As many have said, education should not be a partisan issue. Republicans have a reputation for openly engaging in union-busting and budget cutting while Democrats shake hands with  educators with one hand while stabbing them in the back with the other. Now, as teachers put it all on the line, fighting not only for themselves but for the entire educational system in their state, the Democratic Party is trying to figure out how to capitalize on this energy and channel it into the midterm elections.

In Kentucky, the state legislature slipped terrible pension plan language into a different bill and passed it almost in secret. Understandably this infuriated teachers. Then, along strictly partisan lines, with almost no time to review the documents, a tax bill was passed on April 2 that increased funding by imposing regressive sales taxes on many services including dry cleaning, RV parks and pet care and instituting an also regressive 5 percent flat tax, giving the richest a bigger tax break. Following the passage of the tax bill, legislators by a wider margin passed the budget bill, that rejected the most extreme attacks on education that had been pushed by Gov. Bevin.
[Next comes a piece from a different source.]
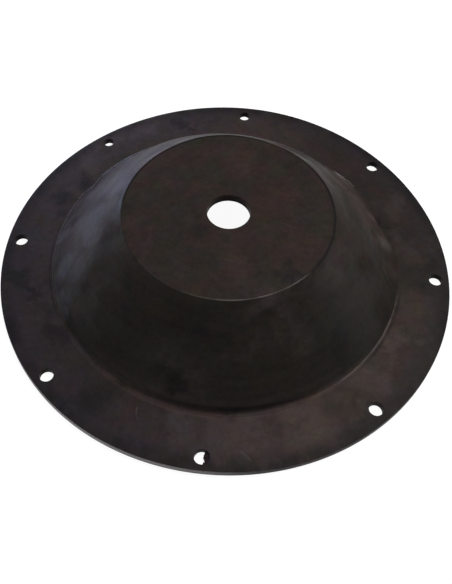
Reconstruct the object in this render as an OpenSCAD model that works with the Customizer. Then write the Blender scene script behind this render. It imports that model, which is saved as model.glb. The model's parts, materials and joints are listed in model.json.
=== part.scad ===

Now there are indications that the energy that brought Kentucky teachers to the capitol on April 2 , the energy that stopped the worst budget attacks, is being pushed by forces loyal to the Democratic Party into working primarily on the midterm elections, with the slogan “We will remember in November.”

Some may remember the struggle in Wisconsin in 2011, when public employees occupied the State Capitol to stop an anti-worker offensive by Gov. Scott Walker and the GOP-dominated state legislature. The workers and Democratic state legislators collaborated to defy Walker’s plans: the opposition elected officials left the state, creating a procedural obstacle to the passage of the bill by depriving the body of the necessary quorum. Meanwhile, masses of state workers and their supporters occupied the capitol itself, verging on a general strike. When the legal changes were pushed through in a secret vote, the righteous outrage of the unionized state workers was diverted into a Democratic Party attempt to recall Walker. This effort failed and the mass movement that had gripped the attention of the whole world–with solidarity messages coming in from Cairo–fizzled away.

The problem with diverting a mass movement in the streets into Democratic Party electoral projects is that while social change may sometimes be made at the ballot box, it is more often made in the streets — even when the most reactionary forces occupy the seats of power. As the saying goes, “When the people lead, the leaders will follow.” Without devaluing true working class leadership, this saying rings true.

In West Virginia, the teacher’s union leadership came to an agreement with the state and declared the strike over. Many gains had been attained. But the rank and file teachers wanted to go all the way and continued with a wildcat strike. The composition of the West Virginia State Legislature did not magically change overnight, and yet, the lawmakers felt compelled by the teachers’ intransigence to make more concessions. The people led and the leaders had to follow.

It is not for us to dictate how the teachers should conduct their struggle, especially under the difficult conditions they face. There is no “one size fits all” tactical approach in this struggle. For instance, in Arizona, the #RedforEd movement has been engaged in “walk-ins” instead of walkouts, where red-clad teachers gather at the flagpole of the school and talk to the community about their struggle. They also have a statewide walkout scheduled for April 11.

At the same time, it is not for no reason that the Democratic Party has been called the “graveyard of social movements.” Workers can and must work with those elected officials in the state legislatures who are more likely to propose and vote for education funding bills–this is only common sense. At the same time, it makes no sense to hitch the wagon of the fight to defend and fund public education to the Democratic Party, which has as its primary goal to retake the House and Senate–and for what? What record can they point to in living memory that suggests they will champion fully-funded education for all? We cannot wait for the politicians to do for us what we can and must do for ourselves–which is stand up and fight back for ourselves, for our students and communities and for the future.